I was playing about with a different project that uses BLE. I noticed that I was seeing some devices being discovered that I wasn't explictly searching for. So, I was curious what you could passively find out about the devices around you.
Hence, this small project.
There are other projects that look nicer, but I was interested in what I could put together myself with the API's that are available, in the style of a Terminal UI.
I've only used it on a Mac, so it may not work as follows on other platforms. The underlying libraries it uses should work on other platforms, so it should compile and run. However, I have not tested those other platforms.
It's fairly simple to use:
cargo run
(The first time you run this on a Mac in a Terminal it will ask for permissions to use Bluetooth)

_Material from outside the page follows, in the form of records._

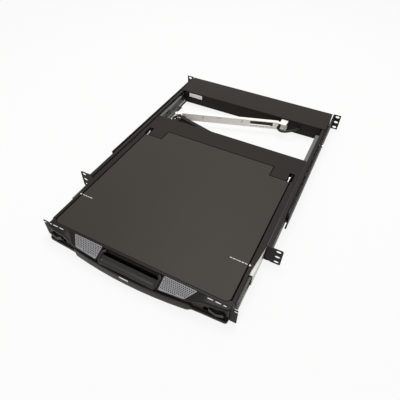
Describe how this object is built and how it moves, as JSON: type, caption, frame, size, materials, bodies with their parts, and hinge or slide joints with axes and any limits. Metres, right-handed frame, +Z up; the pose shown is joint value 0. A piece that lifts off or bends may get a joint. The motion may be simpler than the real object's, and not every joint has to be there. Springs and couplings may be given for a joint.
{
  "type": "rackmount lcd console drawer",
  "caption": "Rack drawer on telescopic slides with a keyboard and touchpad under a hinged flat screen, rear box, folding cable arm and depth-adjustable rear brackets.",
  "frame": {"origin": "centre of the front rack bolt pattern, on the front face of the rack ears", "axes": "+X to the right seen from the front, +Y into the rack, +Z up"},
  "size_m": [0.4826, 0.6944, 0.0437],
  "materials": {
    "black_paint": "satin",
    "grey_paint": "satin",
    "white_paint": "satin",
    "zinc_steel": "zinc plated",
    "silver_mesh": "perforated, satin",
    "dark_plastic": "fine texture",
    "key_plastic": "fine texture",
    "screen": "anti-glare",
    "board": "coated",
    "cable_rubber": "matte"
  },
  "bodies": {
    "chassis": {"outer_rail_right": "black_paint", "outer_rail_left": "black_paint", "rail_spacers_right": "zinc_steel", "rail_spacers_left": "zinc_steel", "slide_outer_right": "zinc_steel", "slide_outer_left": "zinc_steel", "rear_box": "black_paint", "box_cover": "black_paint", "rear_panel": "black_paint", "power_inlet": "dark_plastic", "wide_socket": "zinc_steel", "square_sockets": "zinc_steel", "switch_frame": "dark_plastic", "circuit_board": "board", "clamp_screw_right": "zinc_steel", "clamp_screw_left": "zinc_steel", "arm_base": "zinc_steel"},
    "bracket_right": {"rear_bracket_right": "black_paint", "guide_pads_right": "dark_plastic"},
    "bracket_left": {"rear_bracket_left": "black_paint", "guide_pads_left": "dark_plastic"},
    "middle_right": {"slide_middle_right": "zinc_steel"},
    "middle_left": {"slide_middle_left": "zinc_steel"},
    "drawer": {"tray": "black_paint", "rear_cover": "black_paint", "deck": "black_paint", "keyboard_base": "dark_plastic", "touchpad": "key_plastic", "hinge_bracket_right": "zinc_steel", "hinge_bracket_left": "zinc_steel", "bezel": "dark_plastic", "grille_right": "silver_mesh", "grille_left": "silver_mesh", "handle": "dark_plastic", "arm_anchor": "zinc_steel", "slide_inner_right": "zinc_steel", "slide_inner_left": "zinc_steel"},
    "row_1": {"keys_row_1": "key_plastic"},
    "row_2": {"keys_row_2": "key_plastic"},
    "row_3": {"keys_row_3": "key_plastic"},
    "row_4": {"keys_row_4": "key_plastic"},
    "row_5": {"keys_row_5": "key_plastic"},
    "row_6": {"keys_row_6": "key_plastic"},
    "click_left": {"click_button_left": "key_plastic"},
    "click_right": {"click_button_right": "key_plastic"},
    "lid": {"lid_cover": "grey_paint", "screen_frame": "dark_plastic", "screen_glass": "screen", "screen_panel": "dark_plastic", "hinge_arm_right": "zinc_steel", "hinge_arm_left": "zinc_steel"},
    "thumb_latch_right": {"latch_right": "dark_plastic"},
    "thumb_latch_left": {"latch_left": "dark_plastic"},
    "rocker": {"power_rocker": "dark_plastic"},
    "rear_link": {"arm_rear_link": "white_paint", "cable_rear": "cable_rubber"},
    "front_link": {"arm_front_link": "white_paint", "cable_front": "cable_rubber", "arm_pins": "zinc_steel"}
  },
  "joints": [
    {"name": "drawer_slide", "type": "slide", "parent": "chassis", "child": "drawer", "axis": [0, -1, 0], "range_m": [-0.1455, 0.25]},
    {"name": "middle_right_slide", "type": "slide", "parent": "chassis", "child": "middle_right", "axis": [0, -1, 0], "range_m": [-0.0728, 0.1251]},
    {"name": "middle_left_slide", "type": "slide", "parent": "chassis", "child": "middle_left", "axis": [0, -1, 0], "range_m": [-0.0728, 0.1251]},
    {"name": "lid_hinge", "type": "hinge", "parent": "drawer", "child": "lid", "pos_m": [0, 0.21, 0.01378], "axis": [-1, 0, 0], "range_deg": [0, 108]},
    {"name": "bracket_right_slide", "type": "slide", "parent": "chassis", "child": "bracket_right", "axis": [0, 1, 0], "range_m": [-0.088, 0.25]},
    {"name": "bracket_left_slide", "type": "slide", "parent": "chassis", "child": "bracket_left", "axis": [0, 1, 0], "range_m": [-0.088, 0.25]},
    {"name": "row_1_press", "type": "slide", "parent": "drawer", "child": "row_1", "axis": [0, 0, -1], "range_m": [0, 0.0022], "stiffness_N_per_m": 600, "springref_m": -0.003},
    {"name": "row_2_press", "type": "slide", "parent": "drawer", "child": "row_2", "axis": [0, 0, -1], "range_m": [0, 0.0022], "stiffness_N_per_m": 600, "springref_m": -0.003},
    {"name": "row_3_press", "type": "slide", "parent": "drawer", "child": "row_3", "axis": [0, 0, -1], "range_m": [0, 0.0022], "stiffness_N_per_m": 600, "springref_m": -0.003},
    {"name": "row_4_press", "type": "slide", "parent": "drawer", "child": "row_4", "axis": [0, 0, -1], "range_m": [0, 0.0022], "stiffness_N_per_m": 600, "springref_m": -0.003},
    {"name": "row_5_press", "type": "slide", "parent": "drawer", "child": "row_5", "axis": [0, 0, -1], "range_m": [0, 0.0022], "stiffness_N_per_m": 600, "springref_m": -0.003},
    {"name": "row_6_press", "type": "slide", "parent": "drawer", "child": "row_6", "axis": [0, 0, -1], "range_m": [0, 0.0022], "stiffness_N_per_m": 600, "springref_m": -0.003},
    {"name": "click_left_press", "type": "slide", "parent": "drawer", "child": "click_left", "axis": [0, 0, -1], "range_m": [0, 0.001], "stiffness_N_per_m": 250, "springref_m": -0.002},
    {"name": "click_right_press", "type": "slide", "parent": "drawer", "child": "click_right", "axis": [0, 0, -1], "range_m": [0, 0.001], "stiffness_N_per_m": 250, "springref_m": -0.002},
    {"name": "latch_right_slide", "type": "slide", "parent": "drawer", "child": "thumb_latch_right", "axis": [-1, 0, 0], "range_m": [0, 0.008], "stiffness_N_per_m": 150, "springref_m": -0.004},
    {"name": "latch_left_slide", "type": "slide", "parent": "drawer", "child": "thumb_latch_left", "axis": [1, 0, 0], "range_m": [0, 0.008], "stiffness_N_per_m": 150, "springref_m": -0.004},
    {"name": "rocker_tilt", "type": "hinge", "parent": "chassis", "child": "rocker", "pos_m": [-0.1215, 0.51, 0.00198], "axis": [-1, 0, 0], "range_deg": [0, 14]},
    {"name": "rear_link_swing", "type": "hinge", "parent": "chassis", "child": "rear_link", "pos_m": [0.108, 0.414, 0], "axis": [0, 0, 1], "range_deg": [-15.8, 27.1]},
    {"name": "front_link_swing", "type": "hinge", "parent": "rear_link", "child": "front_link", "pos_m": [-0.17, 0.322, 0], "axis": [0, 0, 1], "range_deg": [-54.2, 31.6]}
  ],
  "couplings": [
    {"joint": "middle_right_slide", "follows": "drawer_slide", "ratio": 0.5},
    {"joint": "middle_left_slide", "follows": "drawer_slide", "ratio": 0.5},
    {"joint": "rear_link_swing", "follows": "drawer_slide", "rad_per_m": 1.885},
    {"joint": "front_link_swing", "follows": "drawer_slide", "rad_per_m": -3.77}
  ]
}
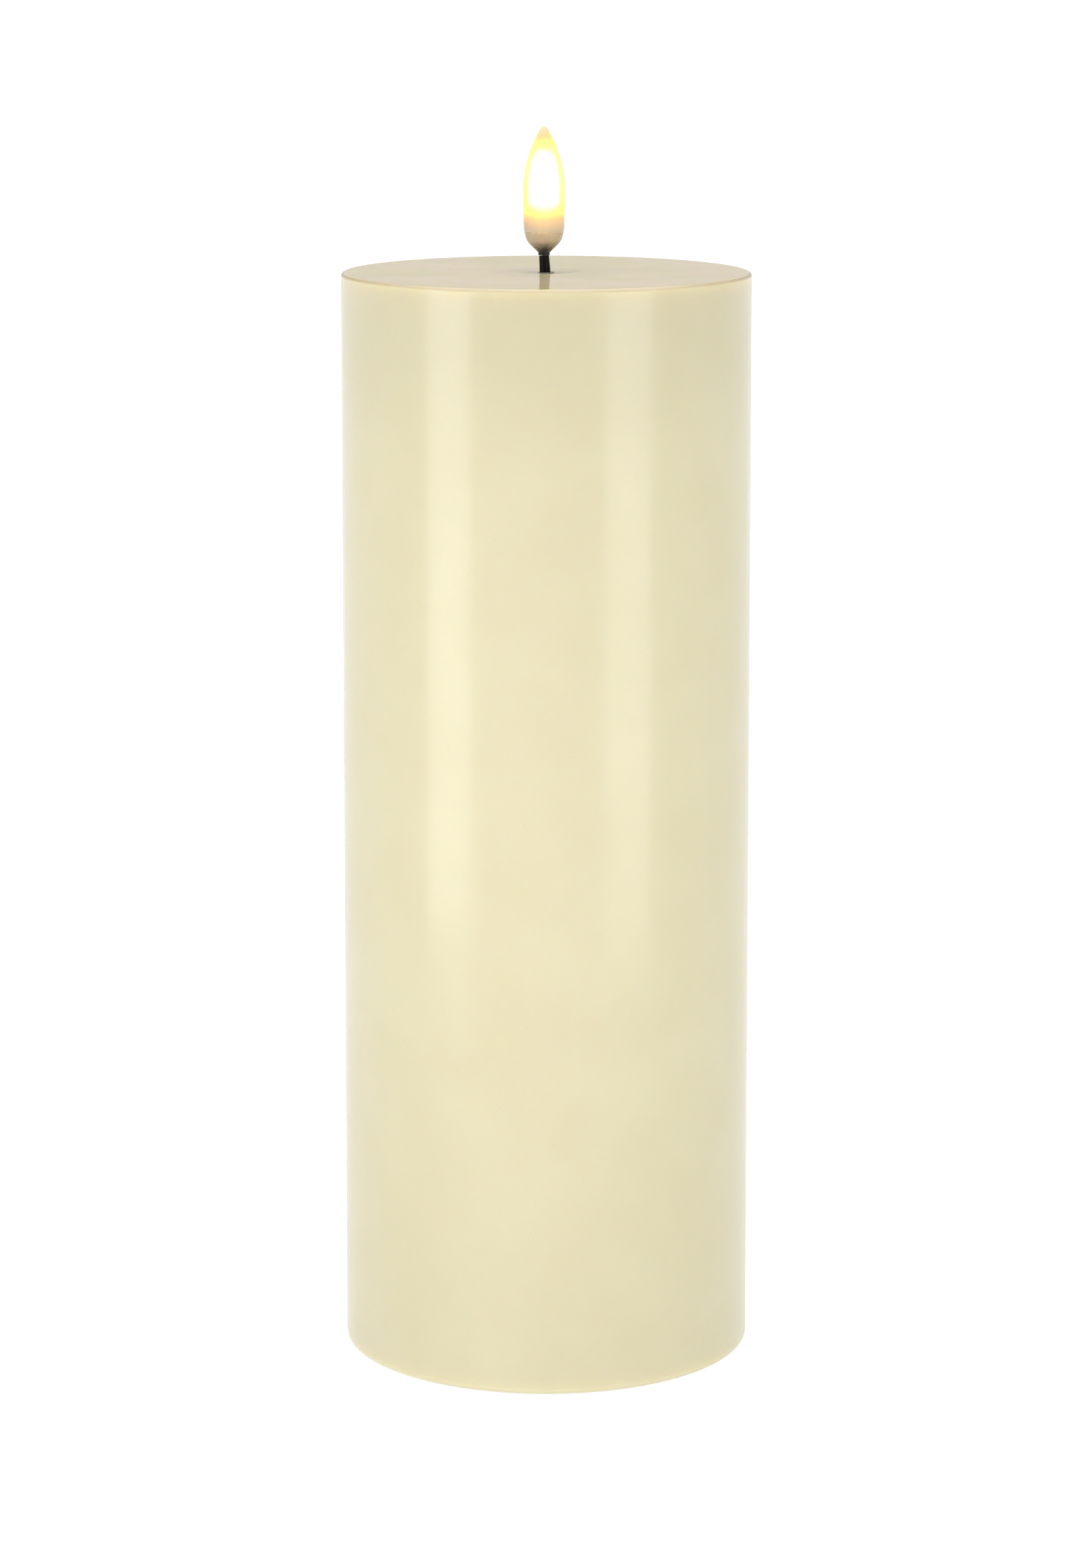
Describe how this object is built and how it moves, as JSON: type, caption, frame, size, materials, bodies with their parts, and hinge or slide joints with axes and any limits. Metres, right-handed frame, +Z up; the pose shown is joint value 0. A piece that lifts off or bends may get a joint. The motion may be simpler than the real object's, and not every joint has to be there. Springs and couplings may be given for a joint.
{
  "type": "flameless pillar candle",
  "caption": "Straight ivory wax pillar with a smooth flat top, a black wick and a glowing flame-shaped bulb, on a hidden battery base.",
  "frame": {"origin": "middle of the round foot, on the plane the candle stands on", "axes": "+Z up along the wax pillar; -Y towards the viewer, with the slide switch on the -Y side of the underside; the battery door is hinged at its +X end and its latch is at the -X end"},
  "size_m": [0.075, 0.075, 0.2271],
  "materials": {
    "wax": "satin",
    "ivory_plastic": "satin",
    "black_plastic": "satin",
    "flame_plastic": "satin",
    "lamp_epoxy": "gloss",
    "lead_wire": "satin",
    "cell_jacket": "satin",
    "contact_nickel": "satin",
    "switch_steel": "satin",
    "board_green": "satin",
    "chip_black": "matte",
    "crystal_can": "polished",
    "capacitor_sleeve": "gloss",
    "resistor_body": "satin",
    "screw_zinc": "satin",
    "wire_red": "satin",
    "wire_black": "satin"
  },
  "bodies": {
    "candle": {"wax_shell": "wax", "wick_bush": "ivory_plastic", "wick_sleeve": "black_plastic", "lamp_holder": "black_plastic", "flame_cup": "flame_plastic", "flame_lens": "flame_plastic", "led_lamp": "lamp_epoxy", "led_leads": "lead_wire", "base_housing": "ivory_plastic", "aa_cell_back": "cell_jacket", "aa_cell_front": "cell_jacket", "positive_terminal": "contact_nickel", "negative_terminal": "contact_nickel", "jumper_plate": "contact_nickel", "negative_spring": "contact_nickel", "jumper_spring": "contact_nickel", "switch_frame": "switch_steel", "switch_base": "black_plastic", "switch_pins": "contact_nickel", "control_board": "board_green", "board_screws": "screw_zinc", "timer_chip": "chip_black", "timer_chip_legs": "lead_wire", "crystal": "crystal_can", "capacitor": "capacitor_sleeve", "chip_resistors": "resistor_body", "battery_wire_red": "wire_red", "battery_wire_black": "wire_black", "lamp_wire_red": "wire_red", "lamp_wire_black": "wire_black"},
    "battery_door": {"battery_door": "ivory_plastic"},
    "door_latch": {"door_latch": "ivory_plastic"},
    "switch_slider": {"switch_knob": "black_plastic", "switch_wiper": "contact_nickel"}
  },
  "joints": [
    {"name": "door_hinge", "type": "hinge", "parent": "candle", "child": "battery_door", "pos_m": [0.0273, 0, 0.001], "axis": [0, -1, 0], "range_deg": [0, 60]},
    {"name": "latch_flex", "type": "hinge", "parent": "battery_door", "child": "door_latch", "pos_m": [-0.0302, 0, 0.0096], "axis": [0, -1, 0], "range_deg": [0, 6], "stiffness_Nm_per_rad": 0.1},
    {"name": "switch_slide", "type": "slide", "parent": "candle", "child": "switch_slider", "axis": [1, 0, 0], "range_m": [0, 0.004]}
  ]
}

This will then bring up a simple text UI which shows the named devices that have been discovered. It also shows 'anonymous' devices, where the name is derived from a hash of the "manufacturer data" that is in the BLE advertisement.
Each device is shown with:
-
how long ago it was last seen
-
the RSSI (Received Signal Strength Indicator)
-
a change indicator:
- '↑' = stronger
- '=' = same strength
- '⌄' = weaker
- '*' = newly-discovered (so nothing to compare to)
Scans update every second, and are always sorted by age (newest-first) then by RSSI strength (strongest-first). Anonymous devices are colored arbitrarily, but consistently, to help identify them as they move in the list.
To see all options, do:
cargo run -- -h
To record all discovery events to a file, do:
cargo run -- --record prefix.suffix
This will save all discovery events (what signatures are seen, when, and with what rssi) to a new file.
The file prefix
can be anything you want but suffix
must end be one of the following.
Save in jsonl format.
Same as .jsonl
except output is gzip-compressed.
Saves events to an SQLite DB. If the file doesn't already exist, this will create the DB file with the correct table schema.